***** Material *****
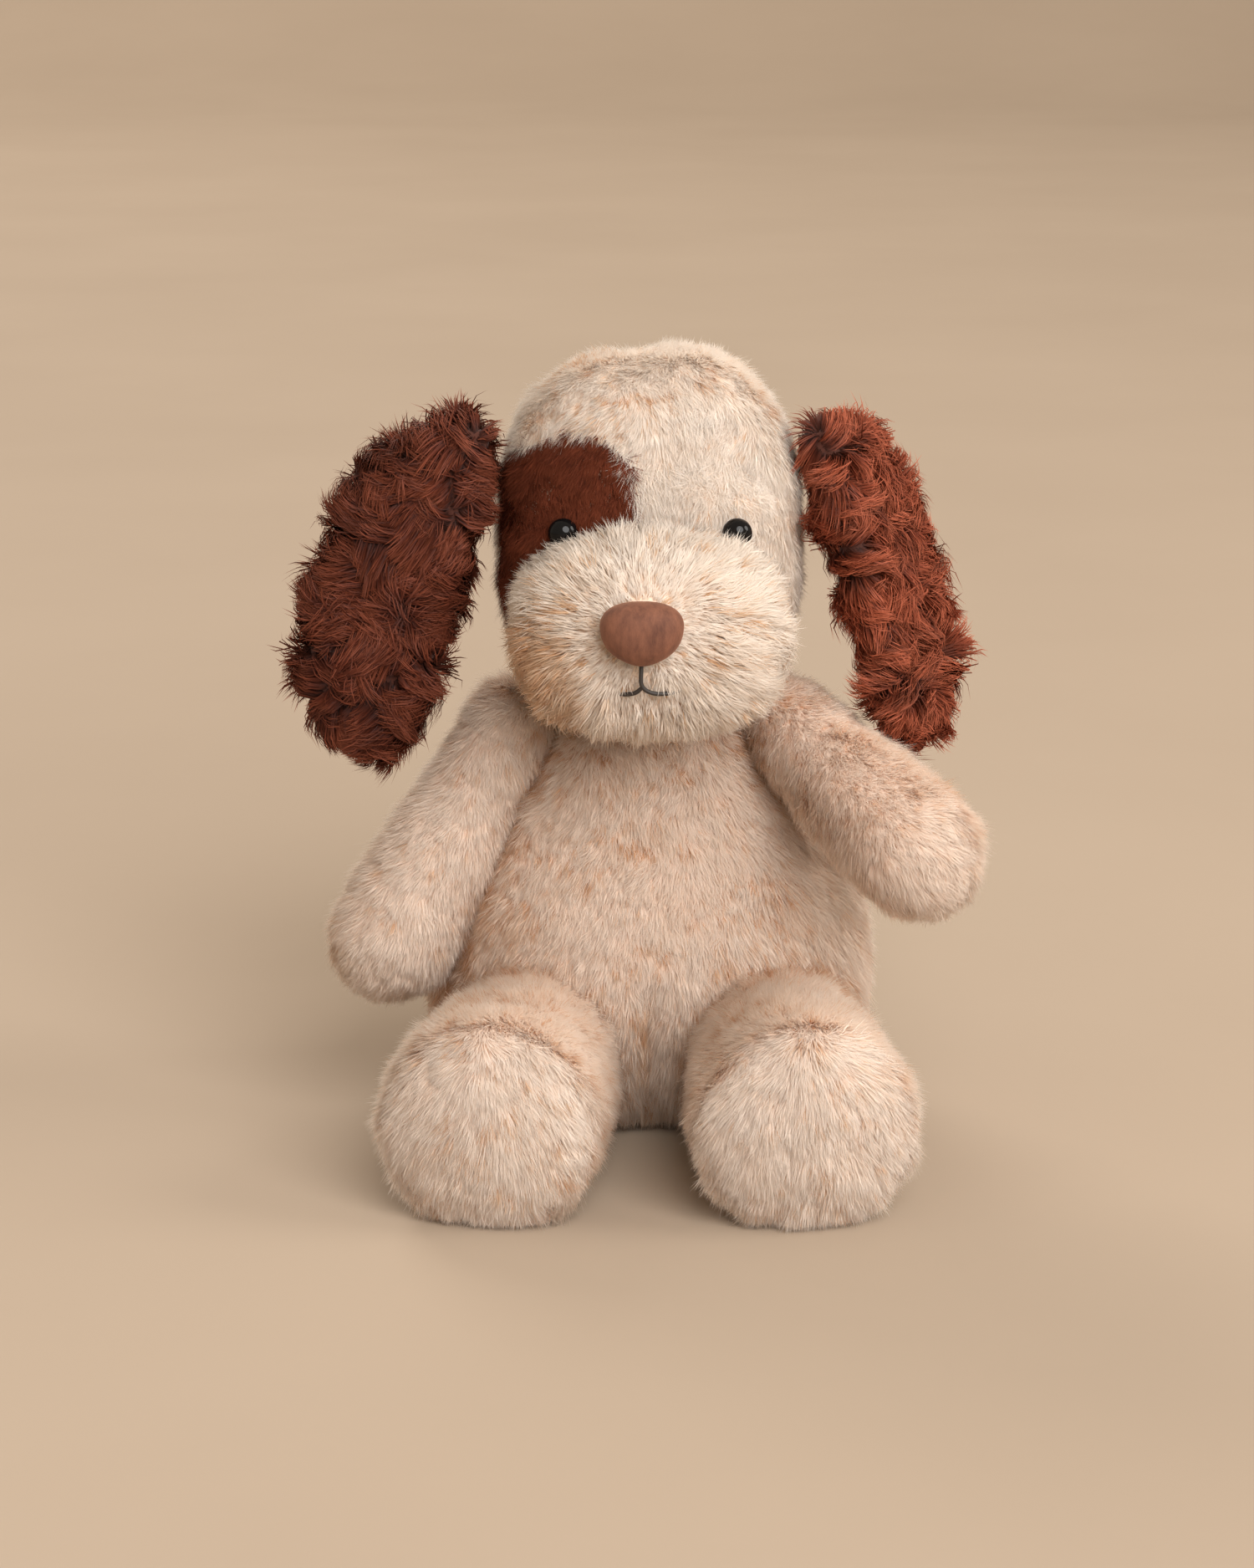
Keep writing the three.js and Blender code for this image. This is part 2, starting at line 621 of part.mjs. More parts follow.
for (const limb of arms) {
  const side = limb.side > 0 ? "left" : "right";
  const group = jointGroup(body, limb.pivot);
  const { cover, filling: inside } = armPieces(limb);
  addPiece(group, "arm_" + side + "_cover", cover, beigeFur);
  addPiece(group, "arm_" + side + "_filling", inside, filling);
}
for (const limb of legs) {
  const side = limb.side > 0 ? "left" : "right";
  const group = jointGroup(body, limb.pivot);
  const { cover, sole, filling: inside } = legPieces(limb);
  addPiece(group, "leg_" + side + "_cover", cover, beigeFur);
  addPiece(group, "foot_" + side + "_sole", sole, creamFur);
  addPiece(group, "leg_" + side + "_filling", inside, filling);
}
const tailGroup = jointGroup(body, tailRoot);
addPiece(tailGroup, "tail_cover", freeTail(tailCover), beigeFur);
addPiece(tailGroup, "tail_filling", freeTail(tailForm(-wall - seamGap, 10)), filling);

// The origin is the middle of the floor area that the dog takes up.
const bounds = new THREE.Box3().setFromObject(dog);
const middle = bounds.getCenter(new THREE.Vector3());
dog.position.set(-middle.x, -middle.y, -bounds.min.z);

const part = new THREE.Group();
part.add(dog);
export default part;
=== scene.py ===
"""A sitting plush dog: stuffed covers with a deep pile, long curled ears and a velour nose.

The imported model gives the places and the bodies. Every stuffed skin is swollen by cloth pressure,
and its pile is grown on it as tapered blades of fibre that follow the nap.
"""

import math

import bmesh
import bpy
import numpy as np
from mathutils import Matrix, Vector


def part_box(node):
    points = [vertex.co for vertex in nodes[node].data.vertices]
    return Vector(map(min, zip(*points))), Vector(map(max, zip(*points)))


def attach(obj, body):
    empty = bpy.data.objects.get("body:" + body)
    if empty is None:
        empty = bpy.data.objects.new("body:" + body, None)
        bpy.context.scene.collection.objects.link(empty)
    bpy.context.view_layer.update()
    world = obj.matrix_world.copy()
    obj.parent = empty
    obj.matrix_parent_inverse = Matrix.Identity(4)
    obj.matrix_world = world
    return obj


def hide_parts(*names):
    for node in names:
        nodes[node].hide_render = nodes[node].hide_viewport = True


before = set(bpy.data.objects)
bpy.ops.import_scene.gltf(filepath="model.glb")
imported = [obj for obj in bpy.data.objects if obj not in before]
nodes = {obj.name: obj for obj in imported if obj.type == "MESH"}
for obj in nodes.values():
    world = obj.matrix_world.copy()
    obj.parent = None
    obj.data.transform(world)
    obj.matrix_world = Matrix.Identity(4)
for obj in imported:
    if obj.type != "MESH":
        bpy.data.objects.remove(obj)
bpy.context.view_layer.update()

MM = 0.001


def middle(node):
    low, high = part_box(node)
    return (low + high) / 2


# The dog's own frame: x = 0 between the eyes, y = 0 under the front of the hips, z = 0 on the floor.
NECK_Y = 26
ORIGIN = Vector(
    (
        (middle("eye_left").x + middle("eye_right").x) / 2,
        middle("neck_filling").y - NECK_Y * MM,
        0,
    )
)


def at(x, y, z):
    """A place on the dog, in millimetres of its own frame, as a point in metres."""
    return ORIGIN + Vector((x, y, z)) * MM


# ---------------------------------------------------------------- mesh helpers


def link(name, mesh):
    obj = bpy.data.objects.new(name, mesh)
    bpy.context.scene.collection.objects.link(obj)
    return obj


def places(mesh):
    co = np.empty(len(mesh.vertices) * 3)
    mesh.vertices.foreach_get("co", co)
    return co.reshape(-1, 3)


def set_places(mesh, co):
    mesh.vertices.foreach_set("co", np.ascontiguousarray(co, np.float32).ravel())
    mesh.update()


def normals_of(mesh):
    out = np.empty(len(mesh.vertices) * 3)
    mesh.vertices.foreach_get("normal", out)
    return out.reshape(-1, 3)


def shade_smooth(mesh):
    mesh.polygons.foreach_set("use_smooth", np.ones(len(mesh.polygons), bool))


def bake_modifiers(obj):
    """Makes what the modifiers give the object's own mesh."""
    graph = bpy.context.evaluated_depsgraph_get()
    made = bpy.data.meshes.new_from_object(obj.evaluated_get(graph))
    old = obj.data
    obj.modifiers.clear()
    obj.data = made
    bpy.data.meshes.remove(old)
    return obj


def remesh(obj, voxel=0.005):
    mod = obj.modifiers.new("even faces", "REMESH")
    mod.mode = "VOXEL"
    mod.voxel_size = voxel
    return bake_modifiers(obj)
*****
# What the task requires
Beginning with the line that contains "dog takes up." and ending with the line that contains "import math", repeat exactly those lines and no others.

# Solved exercise
// The origin is the middle of the floor area that the dog takes up.
const bounds = new THREE.Box3().setFromObject(dog);
const middle = bounds.getCenter(new THREE.Vector3());
dog.position.set(-middle.x, -middle.y, -bounds.min.z);

const part = new THREE.Group();
part.add(dog);
export default part;
=== scene.py ===
"""A sitting plush dog: stuffed covers with a deep pile, long curled ears and a velour nose.

The imported model gives the places and the bodies. Every stuffed skin is swollen by cloth pressure,
and its pile is grown on it as tapered blades of fibre that follow the nap.
"""

import math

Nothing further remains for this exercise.